- _DATASET SECTION_
— Start —

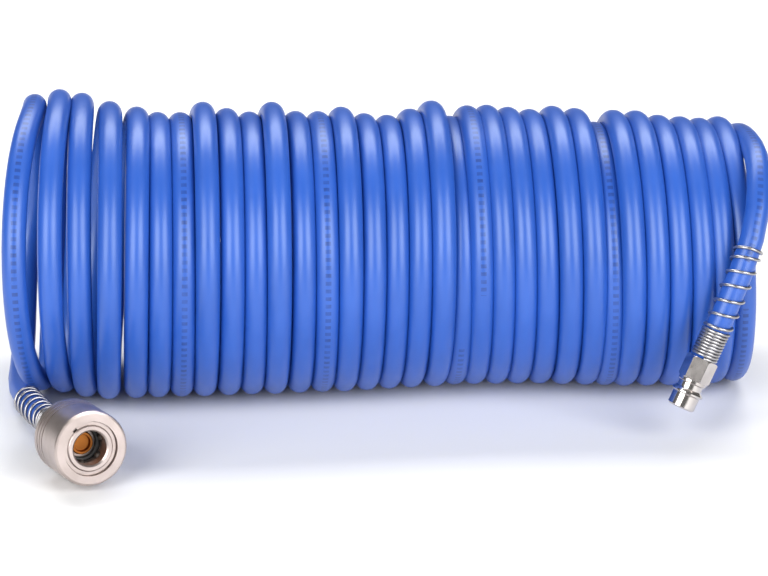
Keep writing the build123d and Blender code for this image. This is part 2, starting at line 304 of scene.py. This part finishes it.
# ---- spring guards ------------------------------------------------------------------------
NUT_REAR = 4.1 * MM  # from the hose's cut end to the rear face of its nut
GUARD_R = 4.55 * MM
CLOSE_GUARD_R = 4.25 * MM  # the close turns grip the hose
WIRE_R = 0.5 * MM
CLOSE_PITCH = 1.04
OPEN_PITCHES = (1.5, 4.6, 4.75, 5.25, 4.85, 4.75, 3.05)
WIRE_STEPS = 24  # points in one turn of the wire
WIRE_SEGMENTS = 10
FLAT_STEPS = 8  # the wire ends square to the hose


def guard_wire(name, path, from_start, first_angle, close_turns):
    """A kink guard: one wire wound close next to the nut and open further on, round the hose
    as it bends. from_start says that the nut is at the path's own start."""
    pitches = np.array([CLOSE_PITCH] * close_turns + list(OPEN_PITCHES)) * MM
    ends = np.concatenate([[0.0], np.cumsum(pitches)])
    turns = np.arange(len(pitches) * WIRE_STEPS + FLAT_STEPS) / WIRE_STEPS
    distances = NUT_REAR + WIRE_R + np.interp(turns, np.arange(len(ends)), ends)
    if not from_start:
        distances = path.length - distances
    places, sides, ups = path.at(distances)
    angles = 2 * math.pi * (turns + first_angle) * (1 if from_start else -1)
    ring = sides * np.cos(angles)[:, None] + ups * np.sin(angles)[:, None]
    radii = np.interp(turns, (close_turns - 1, close_turns + 1), (CLOSE_GUARD_R, GUARD_R))
    wire = tube(name, Path(places + ring * radii[:, None]), WIRE_R, WIRE_SEGMENTS)
    return wire


coupler_guard = guard_wire(
    "coupler_guard_wire", hose_path, from_start=True, first_angle=0.1, close_turns=5
)
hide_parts("coupler_spring_guard")
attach(coupler_guard, "hose_end")
plug_guard = guard_wire(
    "plug_guard_wire", hose_path, from_start=False, first_angle=0.56, close_turns=9
)
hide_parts("plug_spring_guard")
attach(plug_guard, "plug_end")


# ---- materials ----------------------------------------------------------------------------
def new_material(name, color, metallic, roughness):
    made = bpy.data.materials.new(name)
    made.use_nodes = True
    shader = made.node_tree.nodes["Principled BSDF"]
    shader.inputs["Base Color"].default_value = (*color, 1.0)
    shader.inputs["Metallic"].default_value = metallic
    shader.inputs["Roughness"].default_value = roughness
    return made, made.node_tree, shader


def noise(tree, scale, detail=4.0):
    """A noise texture in object space."""
    place = tree.nodes.new("ShaderNodeTexCoord")
    texture = tree.nodes.new("ShaderNodeTexNoise")
    texture.inputs["Scale"].default_value = scale
    texture.inputs["Detail"].default_value = detail
    tree.links.new(place.outputs["Object"], texture.inputs["Vector"])
    return texture.outputs["Fac"]


def ramp(tree, value, low, high, colors):
    """Two colours, with the change between them from low to high."""
    made = tree.nodes.new("ShaderNodeValToRGB")
    made.color_ramp.elements[0].position = low
    made.color_ramp.elements[1].position = high
    made.color_ramp.elements[0].color = (*colors[0], 1.0)
    made.color_ramp.elements[1].color = (*colors[1], 1.0)
    tree.links.new(value, made.inputs["Fac"])
    return made.outputs["Color"]


def bump(tree, shader, height, strength, distance):
    made = tree.nodes.new("ShaderNodeBump")
    made.inputs["Strength"].default_value = strength
    made.inputs["Distance"].default_value = distance
    tree.links.new(height, made.inputs["Height"])
    tree.links.new(made.outputs["Normal"], shader.inputs["Normal"])


def rough_between(tree, shader, value, low, high):
    made = tree.nodes.new("ShaderNodeMapRange")
    made.inputs["To Min"].default_value = low
    made.inputs["To Max"].default_value = high
    tree.links.new(value, made.inputs["Value"])
    tree.links.new(made.outputs["Result"], shader.inputs["Roughness"])


def calculate(tree, operation, value, amount):
    """One sum on a value, with a fixed number or another value."""
    made = tree.nodes.new("ShaderNodeMath")
    made.operation = operation
    tree.links.new(value, made.inputs[0])
    if isinstance(amount, float):
        made.inputs[1].default_value = amount
    else:
        tree.links.new(amount, made.inputs[1])
    return made.outputs["Value"]


# Rows of plain dashes along the hose's outward side, where a maker's line would be printed.
DASH_ROW_EVERY = 1.72  # metres of hose from row to row
DASH_ROW_SHIFT = 1.557  # puts the first row on the first turn's front
DASH_ROW_LENGTH = 0.25
DASH_EVERY = 2.4 * MM
DASH_SHARE = 0.5  # how much of that is ink
DASH_HALF_WIDTH = 0.038  # as a share of a turn round the hose
LEAST_INK = 0.15  # added to the wear, which goes from 0 to 1
DASH_COLOR = (0.007, 0.034, 0.19)
HOSE_COLOR = (0.016, 0.081, 0.40)
HOSE_CLOUDS = [(0.014, 0.075, 0.375), (0.019, 0.089, 0.425)]


def dashes(tree):
    """The ink's strength: worn inside a dash, and nought elsewhere."""
    map_node = tree.nodes.new("ShaderNodeUVMap")
    map_node.uv_map = MAP_NAME
    split = tree.nodes.new("ShaderNodeSeparateXYZ")
    tree.links.new(map_node.outputs["UV"], split.inputs["Vector"])
    along, round_it = split.outputs["X"], split.outputs["Y"]
    shifted = calculate(tree, "ADD", along, DASH_ROW_SHIFT)
    past_row = calculate(tree, "MODULO", shifted, DASH_ROW_EVERY)
    in_row = calculate(tree, "LESS_THAN", past_row, DASH_ROW_LENGTH)
    past_dash = calculate(tree, "MODULO", along, DASH_EVERY)
    in_dash = calculate(tree, "LESS_THAN", past_dash, DASH_EVERY * DASH_SHARE)
    from_line = calculate(tree, "PINGPONG", round_it, 0.5)
    on_line = calculate(tree, "LESS_THAN", from_line, DASH_HALF_WIDTH)
    inside = calculate(tree, "MULTIPLY", calculate(tree, "MULTIPLY", in_row, in_dash), on_line)
    worn = calculate(tree, "ADD", noise(tree, 350.0, detail=1.0), LEAST_INK)
    return calculate(tree, "MULTIPLY", inside, worn)


def hose_material():
    """Glossy blue polyurethane: faintly cloudy, softly uneven, with worn dashes of dark ink."""
    made, tree, shader = new_material("hose_blue", HOSE_COLOR, 0.0, 0.38)
    color = ramp(tree, noise(tree, 40.0, detail=2.0), 0.3, 0.7, HOSE_CLOUDS)
    mixed = tree.nodes.new("ShaderNodeMix")
    mixed.data_type = "RGBA"
    tree.links.new(dashes(tree), mixed.inputs["Factor"])
    tree.links.new(color, mixed.inputs["A"])
    mixed.inputs["B"].default_value = (*DASH_COLOR, 1.0)
    tree.links.new(mixed.outputs["Result"], shader.inputs["Base Color"])
    rough_between(tree, shader, noise(tree, 90.0, detail=2.0), 0.32, 0.44)
    shader.inputs["IOR"].default_value = 1.52
    shader.inputs["Specular Tint"].default_value = (0.9, 1.0, 1.0, 1.0)
    shader.inputs["Specular IOR Level"].default_value = 0.65
    bump(tree, shader, noise(tree, 60.0, detail=1.0), 0.15, 0.1 * MM)
    return made


def metal_material(name, color, dark, roughness):
    """Plated or plain metal with slightly uneven colour and gloss."""
    made, tree, shader = new_material(name, color, 1.0, roughness)
    stained = ramp(tree, noise(tree, 120.0), 0.35, 0.65, [dark, color])
    tree.links.new(stained, shader.inputs["Base Color"])
    rough_between(tree, shader, noise(tree, 400.0), roughness * 0.8, roughness * 1.3)
    bump(tree, shader, noise(tree, 900.0), 0.05, 0.05 * MM)
    return made


def rubber_material(name, color):
    made, tree, shader = new_material(name, color, 0.0, 0.55)
    rough_between(tree, shader, noise(tree, 700.0), 0.45, 0.7)
    bump(tree, shader, noise(tree, 1500.0), 0.2, 0.05 * MM)
    return made


MATERIALS = {
    "hose": hose_material(),
    "nickel": metal_material("nickel_satin", (0.52, 0.445, 0.42), (0.43, 0.365, 0.34), 0.36),
    "nickel_bright": metal_material("nickel_bright", (0.66, 0.62, 0.60), (0.56, 0.52, 0.50), 0.15),
    "spring_steel": metal_material("spring_steel", (0.46, 0.45, 0.46), (0.34, 0.33, 0.34), 0.28),
    # The locking balls are painted near black. This is painted shade for their place inside the
    # coupler's bore, not the colour of bright steel.
    "ball_steel": metal_material("ball_steel", (0.12, 0.10, 0.09), (0.08, 0.07, 0.06), 0.6),
    # The poppet's brass keeps its own orange tone but is darkened as painted shade for its place
    # deep inside the coupler.
    "brass": metal_material("brass_dark_painted_shade", (0.38, 0.14, 0.03), (0.26, 0.09, 0.02), 0.36),
    "seal": rubber_material("seal_rubber", (0.02, 0.02, 0.02)),
    "gasket": rubber_material("gasket_fibre", (0.18, 0.04, 0.03)),
}
NODE_MATERIALS = {
    "release_sleeve": "nickel",
    "coupler_body": "nickel",
    "rear_adapter": "nickel",
    "coupler_hose_nut": "nickel_bright",
    "plug_hose_nut": "nickel_bright",
    "plug_nipple": "nickel_bright",
    # The retaining ring takes the darker satin nickel instead of the bright. This is painted shade
    # for the groove it sits in.
    "sleeve_retaining_ring": "nickel",
    "sleeve_spring": "spring_steel",
    "valve_spring": "spring_steel",
    "valve_poppet": "brass",
    "valve_seal": "seal",
    "plug_seal_ring": "seal",
    "body_gasket": "gasket",
}


def paint(piece, kind):
    piece.data.materials.clear()
    piece.data.materials.append(MATERIALS[kind])


paint(hose, "hose")
paint(coupler_guard, "spring_steel")
paint(plug_guard, "spring_steel")
for node_name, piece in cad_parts.items():
    kind = "ball_steel" if node_name.startswith("locking_ball") else NODE_MATERIALS.get(node_name)
    if kind:
        paint(piece, kind)


# ---- floor, light and camera --------------------------------------------------------------
FLOOR_REACH = 6.0  # wide enough for the stretched hose
LIGHT_DISTANCE = 2.6


def make_floor():
    mesh = bpy.data.meshes.new("floor")
    reach = FLOOR_REACH
    corners = [(-reach, -reach, 0), (reach, -reach, 0), (reach, reach, 0), (-reach, reach, 0)]
    mesh.from_pydata(corners, [], [(0, 1, 2, 3)])
    floor = bpy.data.objects.new("floor", mesh)
    bpy.context.scene.collection.objects.link(floor)
    paper, _, _ = new_material("floor_paper", (0.86, 0.86, 0.86), 0.0, 0.7)
    mesh.materials.append(paper)


def softbox(name, azimuth, elevation, size, power):
    """An area light that faces the coil. Azimuth 0 is straight in front, 90 to the right."""
    turn, rise = math.radians(azimuth), math.radians(elevation)
    level = math.cos(rise)
    way = Vector((math.sin(turn) * level, -math.cos(turn) * level, math.sin(rise)))
    data = bpy.data.lights.new(name, "AREA")
    data.shape = "RECTANGLE"
    data.size, data.size_y = size
    data.energy = power
    light = bpy.data.objects.new(name, data)
    light.location = Vector((0, 0, (cad_low.z + cad_high.z) / 2)) + way * LIGHT_DISTANCE
    light.rotation_mode = "QUATERNION"
    light.rotation_quaternion = (-way).to_track_quat("-Z", "Y")
    light.visible_camera = False
    bpy.context.scene.collection.objects.link(light)


def make_lights():
    """Two tall softboxes in front leave a pale streak each on every turn, and a wide one above
    and behind lights the tops."""
    softbox("front_left", azimuth=-40, elevation=25, size=(1.8, 2.0), power=68)
    softbox("front_right", azimuth=40, elevation=25, size=(1.8, 2.0), power=68)
    softbox("top_back", azimuth=180, elevation=56, size=(3.0, 1.2), power=72)
    world = bpy.data.worlds.new("studio")
    bpy.context.scene.world = world
    world.use_nodes = True
    sky = world.node_tree.nodes["Background"]
    sky.inputs["Color"].default_value = (1, 1, 1, 1)
    sky.inputs["Strength"].default_value = 0.15


CAMERA_PLACE = Vector((-0.08857, -1.20062, 0.47962))
CAMERA_ELEVATION = math.radians(20.0)
CAMERA_TURN = math.radians(4.2)
SENSOR_WIDTH_MM = 36
LENS_MM = 180.5
CLIP_END = 20  # past the floor's far edge


def make_camera():
    data = bpy.data.cameras.new("camera")
    data.sensor_width = SENSOR_WIDTH_MM
    data.lens = LENS_MM
    data.clip_end = CLIP_END
    camera = bpy.data.objects.new("camera", data)
    level = math.cos(CAMERA_ELEVATION)
    across, inward = level * math.sin(CAMERA_TURN), level * math.cos(CAMERA_TURN)
    ahead = Vector((across, inward, -math.sin(CAMERA_ELEVATION)))
    camera.location = CAMERA_PLACE
    camera.rotation_mode = "QUATERNION"
    camera.rotation_quaternion = ahead.to_track_quat("-Z", "Y")
    bpy.context.scene.collection.objects.link(camera)
    bpy.context.scene.camera = camera


make_floor()
make_lights()
make_camera()
bpy.context.scene.view_settings.view_transform = "Standard"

— End —

- _YOUR OBJECTIVE_
Only the lines from the first line of the material above through the line that contains "FLAT_STEPS = 8" should be quoted, each one exactly.

- _THE RESULT_
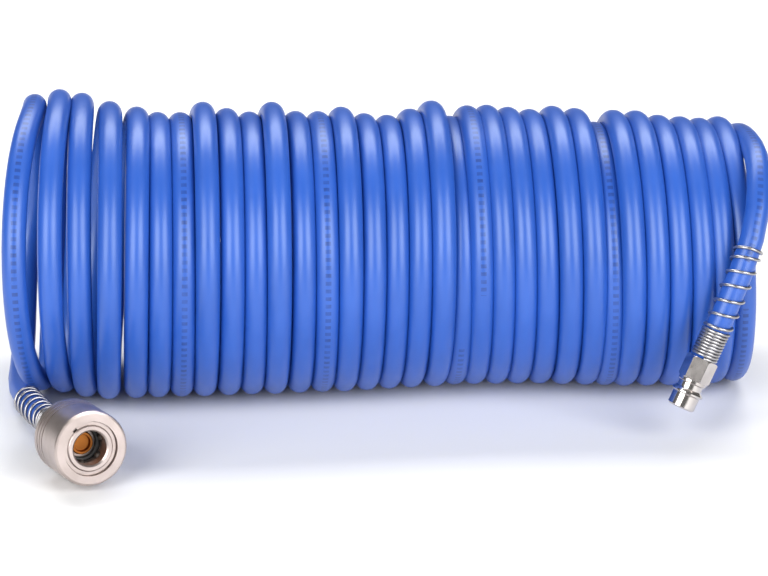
Keep writing the build123d and Blender code for this image. This is part 2, starting at line 304 of scene.py. This part finishes it.
# ---- spring guards ------------------------------------------------------------------------
NUT_REAR = 4.1 * MM  # from the hose's cut end to the rear face of its nut
GUARD_R = 4.55 * MM
CLOSE_GUARD_R = 4.25 * MM  # the close turns grip the hose
WIRE_R = 0.5 * MM
CLOSE_PITCH = 1.04
OPEN_PITCHES = (1.5, 4.6, 4.75, 5.25, 4.85, 4.75, 3.05)
WIRE_STEPS = 24  # points in one turn of the wire
WIRE_SEGMENTS = 10
FLAT_STEPS = 8  # the wire ends square to the hose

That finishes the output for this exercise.